■ Given exercise ■
Of the records that follow, copy only the lines from the line containing "pocket_width = POCKET_RIGHT_X" to the line containing "for node in", both included, exactly as written.

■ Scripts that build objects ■
======

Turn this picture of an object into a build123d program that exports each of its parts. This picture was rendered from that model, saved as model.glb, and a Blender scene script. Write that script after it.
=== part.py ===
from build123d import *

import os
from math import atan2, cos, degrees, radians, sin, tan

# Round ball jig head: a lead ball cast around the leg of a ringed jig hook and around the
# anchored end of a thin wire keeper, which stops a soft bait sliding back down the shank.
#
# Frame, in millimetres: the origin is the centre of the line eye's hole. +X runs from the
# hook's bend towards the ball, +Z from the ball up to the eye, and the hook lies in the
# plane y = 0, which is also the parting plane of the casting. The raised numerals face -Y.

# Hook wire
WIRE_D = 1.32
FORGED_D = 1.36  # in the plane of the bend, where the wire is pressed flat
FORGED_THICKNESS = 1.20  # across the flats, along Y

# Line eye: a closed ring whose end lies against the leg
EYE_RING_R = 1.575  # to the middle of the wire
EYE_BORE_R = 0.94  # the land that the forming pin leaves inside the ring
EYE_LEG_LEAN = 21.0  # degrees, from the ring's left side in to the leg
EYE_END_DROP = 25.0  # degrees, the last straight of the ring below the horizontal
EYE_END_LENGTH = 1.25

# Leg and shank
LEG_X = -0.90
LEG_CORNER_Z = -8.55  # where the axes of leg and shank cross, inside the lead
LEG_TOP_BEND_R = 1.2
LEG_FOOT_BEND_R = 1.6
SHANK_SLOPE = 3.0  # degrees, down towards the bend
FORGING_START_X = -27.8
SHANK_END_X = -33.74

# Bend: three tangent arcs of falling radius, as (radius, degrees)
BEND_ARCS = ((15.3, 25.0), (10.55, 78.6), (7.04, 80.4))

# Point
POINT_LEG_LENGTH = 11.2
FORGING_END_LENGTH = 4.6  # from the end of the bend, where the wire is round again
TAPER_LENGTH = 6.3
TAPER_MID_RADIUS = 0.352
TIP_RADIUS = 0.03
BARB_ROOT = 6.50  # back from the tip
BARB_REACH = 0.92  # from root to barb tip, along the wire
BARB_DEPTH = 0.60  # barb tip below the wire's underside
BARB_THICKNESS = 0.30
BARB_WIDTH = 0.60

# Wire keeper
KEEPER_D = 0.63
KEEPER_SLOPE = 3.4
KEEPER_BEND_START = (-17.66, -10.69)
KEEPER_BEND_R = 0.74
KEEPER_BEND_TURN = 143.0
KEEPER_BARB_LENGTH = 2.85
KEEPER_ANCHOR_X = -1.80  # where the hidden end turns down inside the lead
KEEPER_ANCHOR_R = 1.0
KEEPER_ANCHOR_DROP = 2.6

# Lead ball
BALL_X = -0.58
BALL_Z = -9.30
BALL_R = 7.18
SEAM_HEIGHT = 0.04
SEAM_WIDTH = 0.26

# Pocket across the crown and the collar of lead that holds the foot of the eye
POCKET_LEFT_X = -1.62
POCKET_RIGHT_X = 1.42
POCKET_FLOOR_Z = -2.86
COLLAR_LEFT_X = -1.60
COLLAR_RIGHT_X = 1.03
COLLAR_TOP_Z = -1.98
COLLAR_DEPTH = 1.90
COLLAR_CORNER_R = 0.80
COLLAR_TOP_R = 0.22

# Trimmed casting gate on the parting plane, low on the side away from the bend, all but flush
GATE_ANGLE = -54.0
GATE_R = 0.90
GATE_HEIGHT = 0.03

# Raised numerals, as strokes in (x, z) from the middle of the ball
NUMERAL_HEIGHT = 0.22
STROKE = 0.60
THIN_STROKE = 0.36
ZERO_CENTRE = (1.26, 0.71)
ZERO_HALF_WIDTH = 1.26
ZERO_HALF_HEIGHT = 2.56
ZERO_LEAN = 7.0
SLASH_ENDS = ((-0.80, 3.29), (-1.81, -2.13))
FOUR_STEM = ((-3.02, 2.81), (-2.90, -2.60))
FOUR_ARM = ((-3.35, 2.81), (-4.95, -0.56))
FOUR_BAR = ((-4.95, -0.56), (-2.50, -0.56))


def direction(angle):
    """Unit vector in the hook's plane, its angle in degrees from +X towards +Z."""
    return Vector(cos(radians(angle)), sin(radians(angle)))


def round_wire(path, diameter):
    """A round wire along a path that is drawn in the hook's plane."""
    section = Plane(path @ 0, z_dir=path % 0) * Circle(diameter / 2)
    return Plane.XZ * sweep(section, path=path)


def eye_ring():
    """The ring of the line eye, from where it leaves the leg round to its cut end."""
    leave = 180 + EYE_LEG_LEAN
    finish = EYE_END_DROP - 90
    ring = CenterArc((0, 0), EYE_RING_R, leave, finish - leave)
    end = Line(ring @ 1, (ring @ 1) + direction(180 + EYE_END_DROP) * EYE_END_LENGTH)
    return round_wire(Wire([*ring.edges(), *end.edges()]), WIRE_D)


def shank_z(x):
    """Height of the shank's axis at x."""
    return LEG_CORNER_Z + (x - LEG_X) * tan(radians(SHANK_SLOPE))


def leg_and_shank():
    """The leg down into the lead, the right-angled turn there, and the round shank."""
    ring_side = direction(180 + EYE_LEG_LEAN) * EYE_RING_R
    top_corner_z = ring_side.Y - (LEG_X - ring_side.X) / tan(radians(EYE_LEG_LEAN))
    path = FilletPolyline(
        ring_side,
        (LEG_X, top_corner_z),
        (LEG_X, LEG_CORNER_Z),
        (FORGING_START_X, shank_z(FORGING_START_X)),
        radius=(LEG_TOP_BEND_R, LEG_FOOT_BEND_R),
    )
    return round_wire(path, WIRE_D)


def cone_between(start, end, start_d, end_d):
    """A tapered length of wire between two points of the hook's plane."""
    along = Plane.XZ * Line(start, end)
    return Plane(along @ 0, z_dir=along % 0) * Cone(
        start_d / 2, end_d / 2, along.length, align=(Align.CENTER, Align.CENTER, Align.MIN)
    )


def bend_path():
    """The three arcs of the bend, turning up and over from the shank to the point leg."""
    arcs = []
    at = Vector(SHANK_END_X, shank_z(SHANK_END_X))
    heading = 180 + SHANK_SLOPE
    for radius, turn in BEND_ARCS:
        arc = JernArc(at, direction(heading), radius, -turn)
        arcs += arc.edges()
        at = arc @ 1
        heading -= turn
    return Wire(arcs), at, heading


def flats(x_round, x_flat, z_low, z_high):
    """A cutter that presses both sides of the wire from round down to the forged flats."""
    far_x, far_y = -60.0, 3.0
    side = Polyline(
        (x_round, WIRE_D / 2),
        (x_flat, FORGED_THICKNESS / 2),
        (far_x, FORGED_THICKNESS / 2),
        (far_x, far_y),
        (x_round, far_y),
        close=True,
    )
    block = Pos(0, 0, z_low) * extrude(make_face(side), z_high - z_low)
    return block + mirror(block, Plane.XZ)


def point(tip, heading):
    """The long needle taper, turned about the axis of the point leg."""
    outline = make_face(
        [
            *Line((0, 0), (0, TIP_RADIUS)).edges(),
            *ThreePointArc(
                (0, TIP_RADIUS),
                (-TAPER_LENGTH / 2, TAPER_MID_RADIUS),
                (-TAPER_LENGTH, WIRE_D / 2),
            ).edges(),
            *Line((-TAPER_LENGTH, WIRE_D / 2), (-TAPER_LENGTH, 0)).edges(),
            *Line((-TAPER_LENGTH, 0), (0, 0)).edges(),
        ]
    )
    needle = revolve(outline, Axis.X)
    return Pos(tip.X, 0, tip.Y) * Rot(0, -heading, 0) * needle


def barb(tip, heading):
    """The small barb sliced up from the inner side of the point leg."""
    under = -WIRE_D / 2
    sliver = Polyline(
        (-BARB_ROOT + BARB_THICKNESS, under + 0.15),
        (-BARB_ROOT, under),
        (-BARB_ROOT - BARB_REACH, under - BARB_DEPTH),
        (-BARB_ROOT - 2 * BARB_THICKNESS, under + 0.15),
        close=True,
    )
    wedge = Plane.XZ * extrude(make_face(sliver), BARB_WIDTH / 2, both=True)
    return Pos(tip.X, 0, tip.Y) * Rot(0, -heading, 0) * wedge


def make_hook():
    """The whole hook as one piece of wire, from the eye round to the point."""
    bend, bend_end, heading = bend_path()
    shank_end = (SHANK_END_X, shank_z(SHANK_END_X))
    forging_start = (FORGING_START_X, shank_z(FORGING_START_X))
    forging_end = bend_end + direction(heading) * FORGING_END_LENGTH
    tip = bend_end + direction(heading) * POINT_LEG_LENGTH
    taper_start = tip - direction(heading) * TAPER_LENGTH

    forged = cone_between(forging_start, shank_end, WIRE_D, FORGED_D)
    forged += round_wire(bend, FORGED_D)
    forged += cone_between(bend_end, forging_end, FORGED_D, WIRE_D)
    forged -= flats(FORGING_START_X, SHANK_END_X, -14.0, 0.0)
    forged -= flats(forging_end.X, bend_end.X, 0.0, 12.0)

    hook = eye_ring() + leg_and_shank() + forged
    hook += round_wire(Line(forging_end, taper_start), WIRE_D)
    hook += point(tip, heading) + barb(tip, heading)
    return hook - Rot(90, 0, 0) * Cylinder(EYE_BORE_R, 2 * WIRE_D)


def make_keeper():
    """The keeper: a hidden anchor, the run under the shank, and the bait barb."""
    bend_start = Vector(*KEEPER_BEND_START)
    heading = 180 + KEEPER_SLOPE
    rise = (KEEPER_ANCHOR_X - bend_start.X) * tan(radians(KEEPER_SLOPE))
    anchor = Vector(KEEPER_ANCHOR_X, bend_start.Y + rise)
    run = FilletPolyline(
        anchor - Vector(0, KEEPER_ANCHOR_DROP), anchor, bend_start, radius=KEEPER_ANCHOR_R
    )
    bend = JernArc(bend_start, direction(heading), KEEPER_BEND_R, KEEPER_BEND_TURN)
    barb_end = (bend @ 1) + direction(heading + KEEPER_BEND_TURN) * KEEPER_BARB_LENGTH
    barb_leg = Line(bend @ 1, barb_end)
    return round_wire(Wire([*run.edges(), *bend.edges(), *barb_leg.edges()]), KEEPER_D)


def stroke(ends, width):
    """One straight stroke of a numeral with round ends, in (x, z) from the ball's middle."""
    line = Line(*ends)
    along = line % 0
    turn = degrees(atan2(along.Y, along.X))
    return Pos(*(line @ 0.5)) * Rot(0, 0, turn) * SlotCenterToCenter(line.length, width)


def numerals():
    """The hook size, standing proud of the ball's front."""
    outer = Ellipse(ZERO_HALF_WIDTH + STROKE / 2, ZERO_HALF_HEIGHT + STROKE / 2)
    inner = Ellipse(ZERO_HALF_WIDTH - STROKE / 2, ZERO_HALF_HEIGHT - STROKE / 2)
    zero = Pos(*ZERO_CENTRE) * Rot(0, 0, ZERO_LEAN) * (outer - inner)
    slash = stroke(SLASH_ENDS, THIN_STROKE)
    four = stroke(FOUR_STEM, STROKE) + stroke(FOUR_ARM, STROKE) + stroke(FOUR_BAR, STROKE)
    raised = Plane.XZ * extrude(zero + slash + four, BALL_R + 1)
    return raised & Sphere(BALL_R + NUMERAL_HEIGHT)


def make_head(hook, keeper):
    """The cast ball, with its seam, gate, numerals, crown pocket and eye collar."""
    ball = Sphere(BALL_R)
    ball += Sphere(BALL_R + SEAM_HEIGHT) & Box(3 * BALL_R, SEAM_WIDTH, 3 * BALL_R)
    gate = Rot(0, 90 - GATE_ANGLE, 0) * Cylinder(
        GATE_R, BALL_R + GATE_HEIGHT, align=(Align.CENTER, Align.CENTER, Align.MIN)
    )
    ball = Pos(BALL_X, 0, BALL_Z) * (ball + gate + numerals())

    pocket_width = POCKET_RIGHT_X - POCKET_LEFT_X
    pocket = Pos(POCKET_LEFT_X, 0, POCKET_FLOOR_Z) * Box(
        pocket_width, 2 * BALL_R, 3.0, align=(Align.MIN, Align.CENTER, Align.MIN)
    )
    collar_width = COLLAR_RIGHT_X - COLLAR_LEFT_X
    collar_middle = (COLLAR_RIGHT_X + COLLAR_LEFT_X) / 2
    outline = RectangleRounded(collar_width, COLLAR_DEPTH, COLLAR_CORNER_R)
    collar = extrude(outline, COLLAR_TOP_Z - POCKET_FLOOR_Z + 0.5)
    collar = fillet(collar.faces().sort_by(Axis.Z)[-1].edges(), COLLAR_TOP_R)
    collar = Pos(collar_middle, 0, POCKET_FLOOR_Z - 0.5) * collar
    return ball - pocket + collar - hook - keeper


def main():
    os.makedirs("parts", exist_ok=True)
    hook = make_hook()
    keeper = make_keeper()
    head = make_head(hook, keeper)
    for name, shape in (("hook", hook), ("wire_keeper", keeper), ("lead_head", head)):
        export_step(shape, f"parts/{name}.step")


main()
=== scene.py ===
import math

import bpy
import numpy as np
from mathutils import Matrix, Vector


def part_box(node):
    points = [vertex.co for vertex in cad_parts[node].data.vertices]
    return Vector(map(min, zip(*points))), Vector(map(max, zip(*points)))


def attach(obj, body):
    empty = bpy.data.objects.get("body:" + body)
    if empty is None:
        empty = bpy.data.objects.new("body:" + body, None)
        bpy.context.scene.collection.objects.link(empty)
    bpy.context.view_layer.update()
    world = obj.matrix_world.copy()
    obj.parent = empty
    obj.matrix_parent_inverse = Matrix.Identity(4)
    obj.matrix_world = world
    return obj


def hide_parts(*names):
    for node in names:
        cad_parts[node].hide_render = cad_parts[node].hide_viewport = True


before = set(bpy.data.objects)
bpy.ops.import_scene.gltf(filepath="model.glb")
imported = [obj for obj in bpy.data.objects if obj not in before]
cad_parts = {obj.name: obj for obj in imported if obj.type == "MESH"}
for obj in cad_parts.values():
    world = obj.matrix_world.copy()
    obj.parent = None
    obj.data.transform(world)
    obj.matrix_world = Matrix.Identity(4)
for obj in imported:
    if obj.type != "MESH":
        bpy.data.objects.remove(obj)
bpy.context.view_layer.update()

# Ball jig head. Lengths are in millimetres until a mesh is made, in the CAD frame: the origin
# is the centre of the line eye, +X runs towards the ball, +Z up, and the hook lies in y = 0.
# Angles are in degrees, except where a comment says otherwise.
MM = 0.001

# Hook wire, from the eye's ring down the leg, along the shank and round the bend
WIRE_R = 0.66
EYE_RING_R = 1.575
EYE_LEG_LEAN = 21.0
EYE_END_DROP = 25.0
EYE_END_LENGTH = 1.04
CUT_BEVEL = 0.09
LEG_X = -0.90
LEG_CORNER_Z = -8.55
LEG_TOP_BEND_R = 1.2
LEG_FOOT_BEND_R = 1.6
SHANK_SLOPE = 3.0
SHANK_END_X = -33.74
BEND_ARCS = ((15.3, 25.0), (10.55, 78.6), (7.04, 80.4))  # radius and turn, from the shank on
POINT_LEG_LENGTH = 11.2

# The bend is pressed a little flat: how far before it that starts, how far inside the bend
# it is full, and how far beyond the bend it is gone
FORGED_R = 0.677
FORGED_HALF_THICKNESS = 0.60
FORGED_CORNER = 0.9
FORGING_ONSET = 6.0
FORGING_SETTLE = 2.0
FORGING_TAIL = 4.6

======

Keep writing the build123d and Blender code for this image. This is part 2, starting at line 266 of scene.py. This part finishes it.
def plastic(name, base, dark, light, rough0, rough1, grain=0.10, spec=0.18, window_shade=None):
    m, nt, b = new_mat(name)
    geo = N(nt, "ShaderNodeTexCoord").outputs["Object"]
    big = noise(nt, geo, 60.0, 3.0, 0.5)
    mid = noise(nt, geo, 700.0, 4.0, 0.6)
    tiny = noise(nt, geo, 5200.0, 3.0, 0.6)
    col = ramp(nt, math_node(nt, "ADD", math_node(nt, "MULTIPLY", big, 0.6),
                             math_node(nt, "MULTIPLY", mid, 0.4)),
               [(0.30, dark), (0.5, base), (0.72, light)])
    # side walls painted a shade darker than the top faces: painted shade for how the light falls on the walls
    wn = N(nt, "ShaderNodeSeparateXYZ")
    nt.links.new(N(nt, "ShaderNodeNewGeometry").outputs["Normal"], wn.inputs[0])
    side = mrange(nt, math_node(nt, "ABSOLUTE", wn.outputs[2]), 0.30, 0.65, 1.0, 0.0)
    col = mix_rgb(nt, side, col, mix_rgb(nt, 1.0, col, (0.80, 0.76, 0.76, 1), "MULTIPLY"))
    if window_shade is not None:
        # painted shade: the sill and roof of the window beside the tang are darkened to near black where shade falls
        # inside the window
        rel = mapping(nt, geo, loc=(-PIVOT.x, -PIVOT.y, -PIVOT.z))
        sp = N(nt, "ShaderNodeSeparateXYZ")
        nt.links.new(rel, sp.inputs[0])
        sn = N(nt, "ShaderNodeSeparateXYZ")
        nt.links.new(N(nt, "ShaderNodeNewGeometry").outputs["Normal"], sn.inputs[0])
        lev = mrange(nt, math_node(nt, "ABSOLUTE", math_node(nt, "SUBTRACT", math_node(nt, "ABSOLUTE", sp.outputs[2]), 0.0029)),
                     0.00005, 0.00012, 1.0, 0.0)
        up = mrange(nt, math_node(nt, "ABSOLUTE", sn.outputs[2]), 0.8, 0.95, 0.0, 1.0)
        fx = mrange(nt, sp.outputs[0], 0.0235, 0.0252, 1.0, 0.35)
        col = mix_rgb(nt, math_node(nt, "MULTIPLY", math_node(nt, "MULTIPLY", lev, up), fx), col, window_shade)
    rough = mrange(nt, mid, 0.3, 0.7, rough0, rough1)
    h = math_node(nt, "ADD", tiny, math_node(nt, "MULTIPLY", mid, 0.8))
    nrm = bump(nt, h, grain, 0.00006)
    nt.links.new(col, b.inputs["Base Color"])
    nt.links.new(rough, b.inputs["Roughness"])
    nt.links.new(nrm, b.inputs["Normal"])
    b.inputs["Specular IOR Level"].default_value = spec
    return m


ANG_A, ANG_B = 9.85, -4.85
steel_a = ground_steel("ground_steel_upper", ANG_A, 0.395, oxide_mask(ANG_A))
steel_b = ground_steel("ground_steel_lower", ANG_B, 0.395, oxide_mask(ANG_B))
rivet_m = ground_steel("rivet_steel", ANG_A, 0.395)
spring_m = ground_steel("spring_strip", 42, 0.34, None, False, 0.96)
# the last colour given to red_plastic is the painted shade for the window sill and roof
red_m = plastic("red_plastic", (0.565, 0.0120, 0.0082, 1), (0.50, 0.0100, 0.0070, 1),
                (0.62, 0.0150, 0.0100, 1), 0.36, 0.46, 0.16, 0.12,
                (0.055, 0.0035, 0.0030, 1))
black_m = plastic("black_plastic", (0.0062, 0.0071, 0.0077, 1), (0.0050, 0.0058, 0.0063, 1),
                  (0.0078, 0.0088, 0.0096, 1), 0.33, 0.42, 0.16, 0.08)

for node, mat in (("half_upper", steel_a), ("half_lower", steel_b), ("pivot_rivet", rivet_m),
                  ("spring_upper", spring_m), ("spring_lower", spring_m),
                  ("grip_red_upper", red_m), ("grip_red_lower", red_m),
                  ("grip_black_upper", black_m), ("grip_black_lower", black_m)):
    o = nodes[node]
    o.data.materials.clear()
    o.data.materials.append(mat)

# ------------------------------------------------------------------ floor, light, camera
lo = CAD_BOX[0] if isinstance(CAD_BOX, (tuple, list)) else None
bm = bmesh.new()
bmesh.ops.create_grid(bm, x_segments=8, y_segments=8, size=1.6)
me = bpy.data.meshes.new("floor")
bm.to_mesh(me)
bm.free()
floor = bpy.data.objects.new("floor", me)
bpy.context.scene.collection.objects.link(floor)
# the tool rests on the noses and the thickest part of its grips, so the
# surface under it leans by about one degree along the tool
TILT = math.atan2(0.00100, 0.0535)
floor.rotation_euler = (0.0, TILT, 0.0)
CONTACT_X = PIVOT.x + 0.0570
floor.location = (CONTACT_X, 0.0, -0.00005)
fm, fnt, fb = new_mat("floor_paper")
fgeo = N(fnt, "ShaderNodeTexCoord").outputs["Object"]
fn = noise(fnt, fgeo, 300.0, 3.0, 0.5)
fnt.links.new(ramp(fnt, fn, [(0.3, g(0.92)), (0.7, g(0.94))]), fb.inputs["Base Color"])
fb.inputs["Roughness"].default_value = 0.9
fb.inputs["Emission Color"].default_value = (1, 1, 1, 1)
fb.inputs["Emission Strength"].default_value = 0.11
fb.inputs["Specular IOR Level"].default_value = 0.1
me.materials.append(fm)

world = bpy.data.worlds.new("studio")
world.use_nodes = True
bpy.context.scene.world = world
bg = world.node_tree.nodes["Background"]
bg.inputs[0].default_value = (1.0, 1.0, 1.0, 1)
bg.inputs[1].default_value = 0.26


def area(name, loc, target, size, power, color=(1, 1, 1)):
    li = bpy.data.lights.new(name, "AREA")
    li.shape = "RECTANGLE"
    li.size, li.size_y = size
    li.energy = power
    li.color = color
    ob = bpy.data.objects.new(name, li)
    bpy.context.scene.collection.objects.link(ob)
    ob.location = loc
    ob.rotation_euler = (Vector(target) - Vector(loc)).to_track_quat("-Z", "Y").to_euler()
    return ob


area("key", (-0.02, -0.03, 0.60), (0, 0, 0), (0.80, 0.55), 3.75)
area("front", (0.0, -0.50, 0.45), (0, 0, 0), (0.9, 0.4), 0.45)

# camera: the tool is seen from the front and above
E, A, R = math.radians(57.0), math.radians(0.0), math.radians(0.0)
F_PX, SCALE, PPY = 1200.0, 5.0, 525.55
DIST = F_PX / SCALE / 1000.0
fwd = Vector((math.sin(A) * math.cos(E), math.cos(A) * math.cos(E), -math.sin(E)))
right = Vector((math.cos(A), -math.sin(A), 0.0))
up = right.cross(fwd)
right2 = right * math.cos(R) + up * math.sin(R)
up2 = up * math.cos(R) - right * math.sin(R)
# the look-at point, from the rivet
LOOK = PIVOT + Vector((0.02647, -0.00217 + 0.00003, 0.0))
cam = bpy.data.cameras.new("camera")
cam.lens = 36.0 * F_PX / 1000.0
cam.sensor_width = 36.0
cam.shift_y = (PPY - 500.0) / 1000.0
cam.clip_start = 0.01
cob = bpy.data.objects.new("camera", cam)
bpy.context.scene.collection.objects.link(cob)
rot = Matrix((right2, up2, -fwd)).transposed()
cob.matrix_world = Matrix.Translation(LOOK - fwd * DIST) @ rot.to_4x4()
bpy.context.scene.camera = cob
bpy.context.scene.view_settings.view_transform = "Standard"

======

■ Final result ■
    pocket_width = POCKET_RIGHT_X - POCKET_LEFT_X
    pocket = Pos(POCKET_LEFT_X, 0, POCKET_FLOOR_Z) * Box(
        pocket_width, 2 * BALL_R, 3.0, align=(Align.MIN, Align.CENTER, Align.MIN)
    )
    collar_width = COLLAR_RIGHT_X - COLLAR_LEFT_X
    collar_middle = (COLLAR_RIGHT_X + COLLAR_LEFT_X) / 2
    outline = RectangleRounded(collar_width, COLLAR_DEPTH, COLLAR_CORNER_R)
    collar = extrude(outline, COLLAR_TOP_Z - POCKET_FLOOR_Z + 0.5)
    collar = fillet(collar.faces().sort_by(Axis.Z)[-1].edges(), COLLAR_TOP_R)
    collar = Pos(collar_middle, 0, POCKET_FLOOR_Z - 0.5) * collar
    return ball - pocket + collar - hook - keeper


def main():
    os.makedirs("parts", exist_ok=True)
    hook = make_hook()
    keeper = make_keeper()
    head = make_head(hook, keeper)
    for name, shape in (("hook", hook), ("wire_keeper", keeper), ("lead_head", head)):
        export_step(shape, f"parts/{name}.step")


main()
=== scene.py ===
import math

import bpy
import numpy as np
from mathutils import Matrix, Vector


def part_box(node):
    points = [vertex.co for vertex in cad_parts[node].data.vertices]
    return Vector(map(min, zip(*points))), Vector(map(max, zip(*points)))


def attach(obj, body):
    empty = bpy.data.objects.get("body:" + body)
    if empty is None:
        empty = bpy.data.objects.new("body:" + body, None)
        bpy.context.scene.collection.objects.link(empty)
    bpy.context.view_layer.update()
    world = obj.matrix_world.copy()
    obj.parent = empty
    obj.matrix_parent_inverse = Matrix.Identity(4)
    obj.matrix_world = world
    return obj


def hide_parts(*names):
    for node in names:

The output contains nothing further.